------ EXCERPTED DATA ------

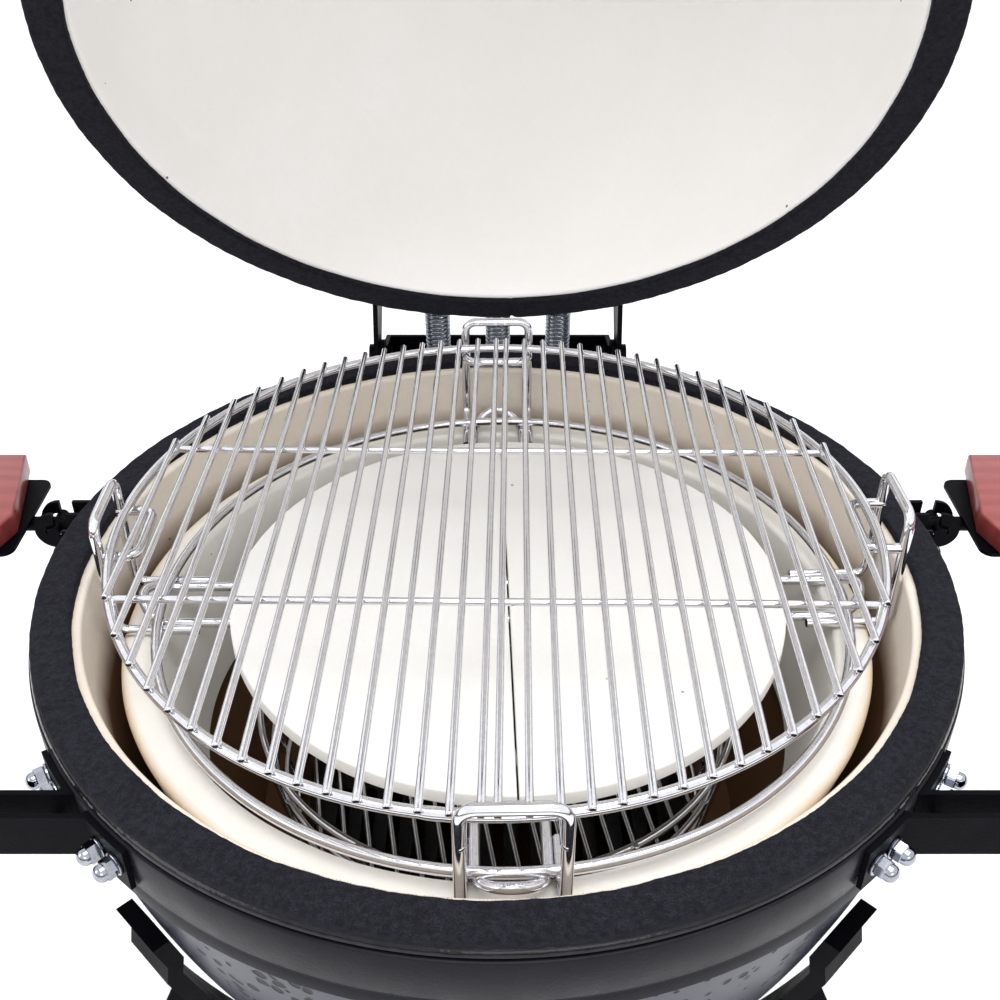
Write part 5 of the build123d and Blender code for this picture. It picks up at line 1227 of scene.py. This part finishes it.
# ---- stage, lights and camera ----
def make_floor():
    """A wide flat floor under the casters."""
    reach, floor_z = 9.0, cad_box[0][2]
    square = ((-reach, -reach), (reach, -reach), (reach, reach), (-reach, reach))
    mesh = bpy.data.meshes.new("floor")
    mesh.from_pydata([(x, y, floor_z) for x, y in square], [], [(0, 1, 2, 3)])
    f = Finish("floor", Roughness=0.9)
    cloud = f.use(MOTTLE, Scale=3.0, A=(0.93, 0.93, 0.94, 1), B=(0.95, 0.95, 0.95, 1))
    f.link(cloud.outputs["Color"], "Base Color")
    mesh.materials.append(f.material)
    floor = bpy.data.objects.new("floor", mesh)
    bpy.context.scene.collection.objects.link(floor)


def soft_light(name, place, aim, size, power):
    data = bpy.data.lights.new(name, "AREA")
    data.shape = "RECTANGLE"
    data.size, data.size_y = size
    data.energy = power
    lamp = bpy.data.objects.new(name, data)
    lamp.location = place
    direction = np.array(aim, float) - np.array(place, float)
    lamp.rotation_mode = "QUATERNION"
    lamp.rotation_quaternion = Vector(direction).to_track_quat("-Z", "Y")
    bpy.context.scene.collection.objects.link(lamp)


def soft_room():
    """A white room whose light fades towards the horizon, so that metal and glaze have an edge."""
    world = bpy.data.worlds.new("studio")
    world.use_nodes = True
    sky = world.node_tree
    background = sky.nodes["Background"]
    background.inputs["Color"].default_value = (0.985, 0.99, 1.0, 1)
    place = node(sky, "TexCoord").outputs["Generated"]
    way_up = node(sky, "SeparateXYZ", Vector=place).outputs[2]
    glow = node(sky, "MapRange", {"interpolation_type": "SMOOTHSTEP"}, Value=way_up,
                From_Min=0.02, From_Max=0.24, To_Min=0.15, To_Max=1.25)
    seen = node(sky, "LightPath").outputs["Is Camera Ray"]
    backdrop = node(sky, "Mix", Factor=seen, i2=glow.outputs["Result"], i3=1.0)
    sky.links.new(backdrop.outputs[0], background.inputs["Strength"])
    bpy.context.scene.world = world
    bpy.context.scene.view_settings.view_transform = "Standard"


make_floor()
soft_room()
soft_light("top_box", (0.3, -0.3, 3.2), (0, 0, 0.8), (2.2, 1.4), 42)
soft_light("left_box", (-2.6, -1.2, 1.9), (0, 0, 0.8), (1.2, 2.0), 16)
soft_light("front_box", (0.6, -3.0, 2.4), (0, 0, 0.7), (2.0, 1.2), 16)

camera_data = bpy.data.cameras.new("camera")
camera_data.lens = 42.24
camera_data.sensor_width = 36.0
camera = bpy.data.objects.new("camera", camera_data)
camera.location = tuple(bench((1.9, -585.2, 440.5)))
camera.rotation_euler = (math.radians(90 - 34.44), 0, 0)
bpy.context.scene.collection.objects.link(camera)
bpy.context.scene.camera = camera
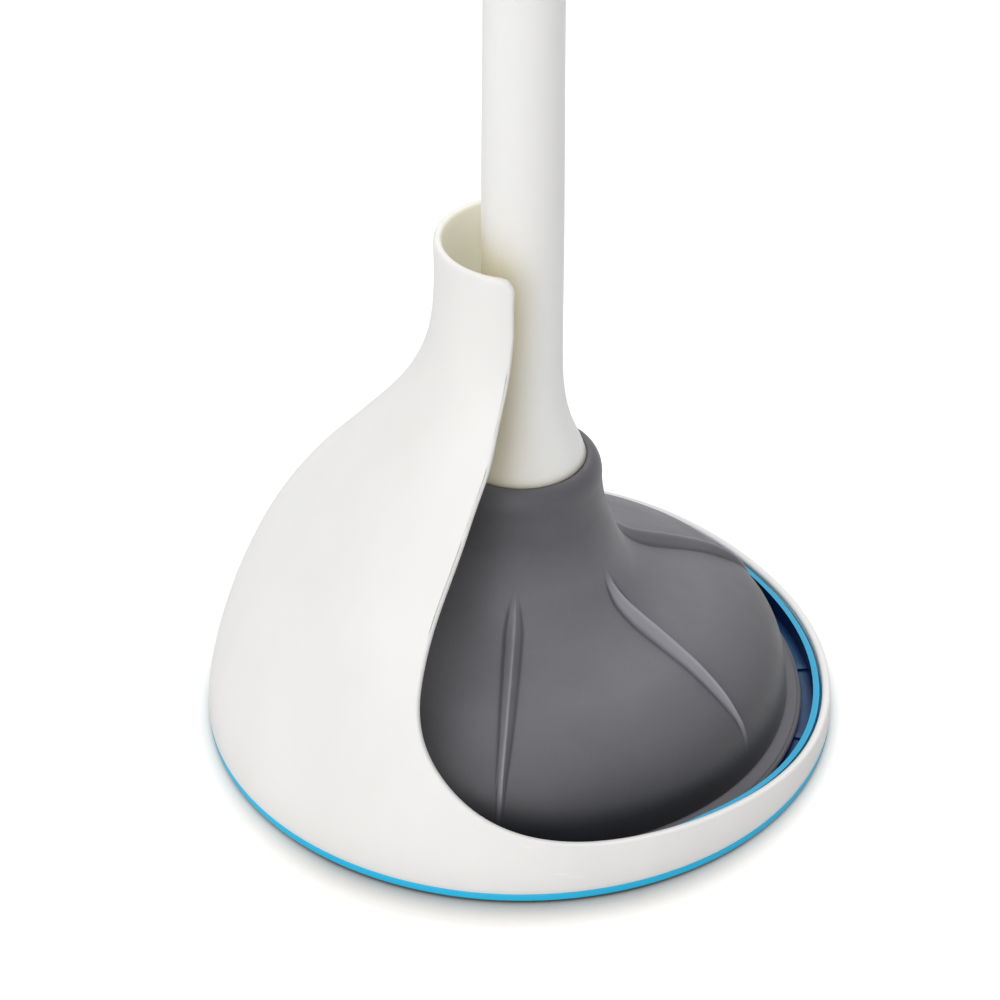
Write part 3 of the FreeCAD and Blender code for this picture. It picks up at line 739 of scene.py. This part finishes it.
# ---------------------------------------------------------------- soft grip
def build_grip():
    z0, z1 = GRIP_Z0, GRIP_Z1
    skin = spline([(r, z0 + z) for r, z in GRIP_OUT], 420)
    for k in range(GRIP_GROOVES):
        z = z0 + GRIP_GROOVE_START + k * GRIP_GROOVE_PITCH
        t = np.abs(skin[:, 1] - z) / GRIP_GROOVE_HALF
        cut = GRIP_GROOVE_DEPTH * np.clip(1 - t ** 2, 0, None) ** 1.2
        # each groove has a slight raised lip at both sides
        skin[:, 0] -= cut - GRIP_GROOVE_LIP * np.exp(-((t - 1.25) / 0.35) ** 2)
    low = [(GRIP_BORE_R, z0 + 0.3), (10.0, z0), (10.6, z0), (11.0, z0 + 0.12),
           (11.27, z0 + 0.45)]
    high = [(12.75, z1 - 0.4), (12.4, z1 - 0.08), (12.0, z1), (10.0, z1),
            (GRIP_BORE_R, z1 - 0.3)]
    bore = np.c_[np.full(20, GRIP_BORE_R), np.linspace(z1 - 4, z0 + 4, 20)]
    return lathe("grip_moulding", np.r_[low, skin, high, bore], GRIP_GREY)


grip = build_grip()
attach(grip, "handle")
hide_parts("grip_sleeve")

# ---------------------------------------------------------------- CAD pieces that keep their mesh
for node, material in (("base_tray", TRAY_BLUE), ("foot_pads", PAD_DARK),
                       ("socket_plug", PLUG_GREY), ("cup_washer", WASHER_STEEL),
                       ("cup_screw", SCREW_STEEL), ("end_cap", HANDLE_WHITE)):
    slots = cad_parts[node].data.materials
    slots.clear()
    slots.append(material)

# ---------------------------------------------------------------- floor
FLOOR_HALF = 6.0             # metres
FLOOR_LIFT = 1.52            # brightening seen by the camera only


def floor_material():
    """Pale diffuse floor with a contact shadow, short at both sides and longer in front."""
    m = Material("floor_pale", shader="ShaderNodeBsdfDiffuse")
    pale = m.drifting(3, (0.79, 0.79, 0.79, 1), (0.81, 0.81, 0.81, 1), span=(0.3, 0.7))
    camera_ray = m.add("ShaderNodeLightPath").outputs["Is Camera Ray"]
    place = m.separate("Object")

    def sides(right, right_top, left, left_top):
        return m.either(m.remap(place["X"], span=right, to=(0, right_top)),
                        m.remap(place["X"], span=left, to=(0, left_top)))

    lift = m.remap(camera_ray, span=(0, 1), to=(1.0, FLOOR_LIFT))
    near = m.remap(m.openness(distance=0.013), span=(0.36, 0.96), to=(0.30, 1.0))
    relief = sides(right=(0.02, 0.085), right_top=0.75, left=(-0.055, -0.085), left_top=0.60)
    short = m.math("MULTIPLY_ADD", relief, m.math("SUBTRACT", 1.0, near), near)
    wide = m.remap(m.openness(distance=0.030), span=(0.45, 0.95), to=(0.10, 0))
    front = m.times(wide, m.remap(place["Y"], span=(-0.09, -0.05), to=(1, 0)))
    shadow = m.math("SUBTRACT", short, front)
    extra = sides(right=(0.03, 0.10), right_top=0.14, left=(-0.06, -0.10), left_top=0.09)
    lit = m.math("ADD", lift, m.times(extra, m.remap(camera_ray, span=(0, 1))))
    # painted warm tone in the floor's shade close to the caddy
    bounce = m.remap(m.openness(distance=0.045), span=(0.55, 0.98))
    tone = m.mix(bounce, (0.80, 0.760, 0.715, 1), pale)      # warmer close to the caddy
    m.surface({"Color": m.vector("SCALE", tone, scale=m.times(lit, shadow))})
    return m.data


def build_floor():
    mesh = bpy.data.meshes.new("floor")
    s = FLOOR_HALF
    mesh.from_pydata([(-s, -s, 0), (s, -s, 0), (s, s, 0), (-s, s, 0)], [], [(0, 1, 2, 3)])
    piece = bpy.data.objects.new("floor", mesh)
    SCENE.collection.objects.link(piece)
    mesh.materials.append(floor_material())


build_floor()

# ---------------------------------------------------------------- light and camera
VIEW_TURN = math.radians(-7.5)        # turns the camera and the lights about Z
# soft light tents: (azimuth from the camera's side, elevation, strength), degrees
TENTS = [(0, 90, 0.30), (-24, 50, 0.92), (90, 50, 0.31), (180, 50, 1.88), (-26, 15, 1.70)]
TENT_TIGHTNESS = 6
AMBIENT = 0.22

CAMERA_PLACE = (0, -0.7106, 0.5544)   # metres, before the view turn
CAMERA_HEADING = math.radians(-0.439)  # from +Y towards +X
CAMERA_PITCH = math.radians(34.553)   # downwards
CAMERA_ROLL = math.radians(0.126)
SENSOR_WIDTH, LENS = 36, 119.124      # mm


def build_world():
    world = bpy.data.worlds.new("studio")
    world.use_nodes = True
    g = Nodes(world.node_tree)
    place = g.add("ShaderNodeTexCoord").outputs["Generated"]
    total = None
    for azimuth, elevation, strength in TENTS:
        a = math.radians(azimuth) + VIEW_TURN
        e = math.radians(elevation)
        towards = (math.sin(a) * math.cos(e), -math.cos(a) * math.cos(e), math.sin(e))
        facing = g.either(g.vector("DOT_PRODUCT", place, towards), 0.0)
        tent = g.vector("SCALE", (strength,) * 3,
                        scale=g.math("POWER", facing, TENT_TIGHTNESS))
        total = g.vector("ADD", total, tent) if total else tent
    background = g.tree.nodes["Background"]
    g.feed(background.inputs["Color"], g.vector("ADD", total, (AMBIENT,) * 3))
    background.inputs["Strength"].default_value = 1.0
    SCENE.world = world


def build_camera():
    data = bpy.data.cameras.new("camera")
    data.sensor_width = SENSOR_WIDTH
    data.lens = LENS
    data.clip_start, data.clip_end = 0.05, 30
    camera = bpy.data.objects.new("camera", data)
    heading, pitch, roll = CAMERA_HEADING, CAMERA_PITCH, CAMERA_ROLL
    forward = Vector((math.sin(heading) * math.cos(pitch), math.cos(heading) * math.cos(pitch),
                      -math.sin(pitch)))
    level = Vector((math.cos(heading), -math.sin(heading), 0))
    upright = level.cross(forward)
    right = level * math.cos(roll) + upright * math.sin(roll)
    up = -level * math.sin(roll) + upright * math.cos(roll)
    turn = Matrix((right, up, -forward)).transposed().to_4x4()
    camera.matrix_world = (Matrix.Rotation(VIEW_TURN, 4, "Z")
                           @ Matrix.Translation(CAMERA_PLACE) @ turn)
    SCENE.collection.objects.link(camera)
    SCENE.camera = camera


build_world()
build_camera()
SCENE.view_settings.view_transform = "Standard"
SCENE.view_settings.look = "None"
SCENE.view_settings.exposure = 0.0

------

## EXERCISE INSTRUCTIONS
Give the number of lines in the records that contain the string "Write", with no other output.

## ANSWER TO THE TASK
2